クリスマスイブのその日、馬術の師匠サムエルに、今日は何をしたいかと聞かれたので、「ギャロップ」の仕方を教えてほしいとリクエストした。
ギャロップとは馬が全速力で走るときの足の運びで、日本語では襲歩(しゅうほ)というらしい。僕はこれまで何度もいろいろな観光地で馬に乗り、ギャロップで走らせてもらったことがあったので、その爽快さを忘れられないでいた。
前日に散策した森の中でも、まあまあなスピードが出たし、あまり苦労せずに走れるだろうという感覚もつかんでいた。バーニャとデイビッドも一緒だが、僕より前から滞在していた彼らの方が、断然馬の扱いはうまいから賛成してくれた。
その日、僕のこんな要望に、サムエルは特別講師を迎えて応えてくれた。次女のシャヤンだ。物心ついた時からこの牧場の娘たちは乗馬を生活の一部として体得している。だから、家族全員が上級者なのだ。そして十四歳のシャヤンは、馬の上では完全に僕らを圧倒する高い技術を持っていた。

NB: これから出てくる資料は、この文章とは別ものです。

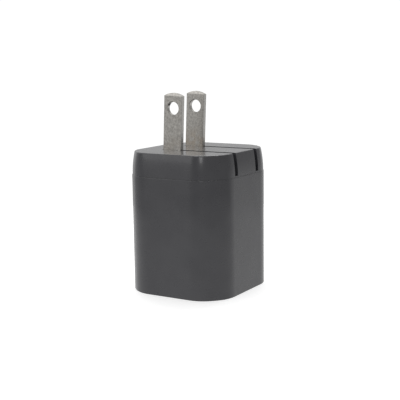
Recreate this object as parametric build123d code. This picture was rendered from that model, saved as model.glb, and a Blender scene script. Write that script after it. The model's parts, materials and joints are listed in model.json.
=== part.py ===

唇をすぼめて鋭く甲高いキッシング・ノイズを出すと、牧場唯一の白馬ダッチェスは彼女の思い通りに歩き始め、やがてゆっくりと馬場を一周、きれいな円を描いて走った。そのさまは、「軽やか」という言葉が一番しっくりくる。ストップするのも何もかも、お手本通りだ。
ひるがえって僕ら三人はと言えば、昨日の山での散策で一時間以上も歩いたり走ったりしたせいで、馬たちが自分の言いなりになると思っていた。でもそれは馬を誘導してくれるサムエルが前にいたからだった。いざ口で合図をしたり、両足のかかとでお腹をこつこつと叩いて歩き出すよう促しても、馬たちはうんともすんとも言わないのだ。
それが、シャヤンにかかるとあまりにもスムーズに言うことを聞く。僕は勝手に馬に乗れるような錯覚に陥っていたから、本当は何もできないことに少々がっかりした。
何度も腹を足で挟まれて、馬も気の毒だなと思うぐらい、「ウォーク」と叫びながら、僕は執拗に馬に合図を送った。少し歩いては止まるので、サムエルが見かねて初心者に慣れた馬に交換したり、いろいろしてくれた末、やっと歩き始めてくれた。シャヤンも一緒に僕らと馬場を回ってくれたとき、僕は何度か後ろにいるシャヤンに手綱の持ち方を軌道修正してもらった。
どうも引っ張りすぎているみたいなのだ。